What is your vision for the development of the club during the next Olympiad?
Our job for the next few years, without necessarily thinking about the Olympics, is to empower our new generation, elected best in France, while continuing to work on the one to come. For the moment this is the mission that the entire office has given itself. Because decisions are taken collegially by the office and according to our budget.

A new federal team has just been elected. What are your expectations ?
The biggest expectation that I would have from the new federal team would be to protect these small structures that detect and increase talent. Because once these talents are in the light, the big teams suck them up. It is not very fair and it is very frustrating to see an athlete leave without any recognition. Rules must be put in place to allow us to work better and more calmly, and which encourage us to continue to identify and train new athletes. It is not the departure of the athlete that bothers me because he must grow and flourish, but it is this lack of recognition of the work of coaches and volunteers who give of their time to help these young people reach the high level.

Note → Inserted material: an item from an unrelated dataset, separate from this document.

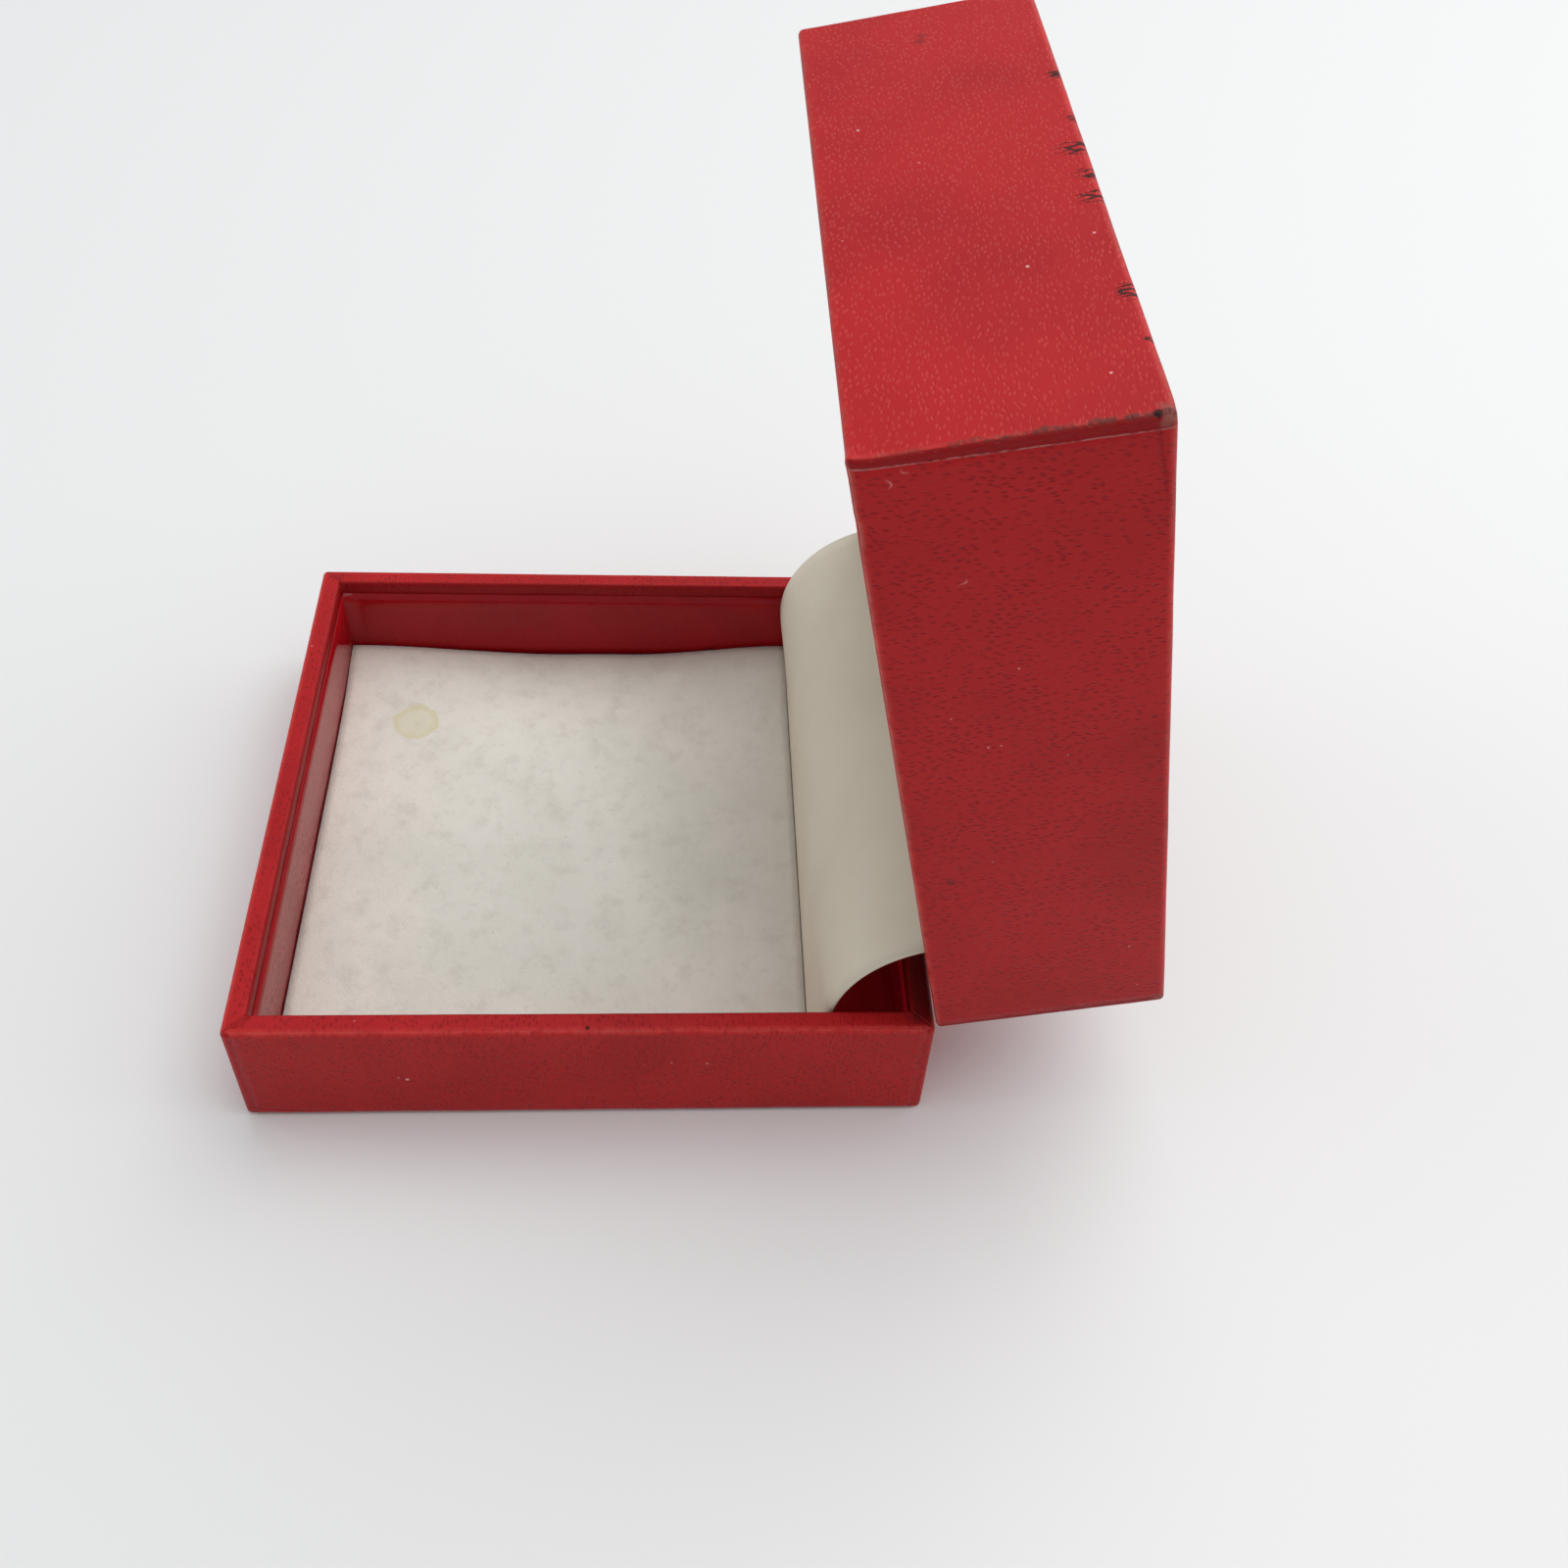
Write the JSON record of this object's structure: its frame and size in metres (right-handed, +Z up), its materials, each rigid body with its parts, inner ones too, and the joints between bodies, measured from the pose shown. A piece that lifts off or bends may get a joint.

For the record of our structure came Benjamin Darbelet, Cyrille Maret or even Hélène Receveaux, to cite only the best known.

In addition to the national bodies, the bodies of the Ligue de Bourgogne Franche Comté have been renewed. Vis-à-vis the league, we are clearly campaigning for a greater openness to structures like ours. If, in the provinces, no one is mobilized to raise the generations of junior and senior cadets, girls and boys to the highest level, who will then be the examples for the children who enter judo clubs? What will be their motivation for our sport? We must not look for other excuses to explain the drop in the number of licensees and the concentration in Paris of all the athletes (two thirds of the 158 summoned to the December test match come from Ile de France and 3 regions are not shown). But it’s another fight to be heard by the league president.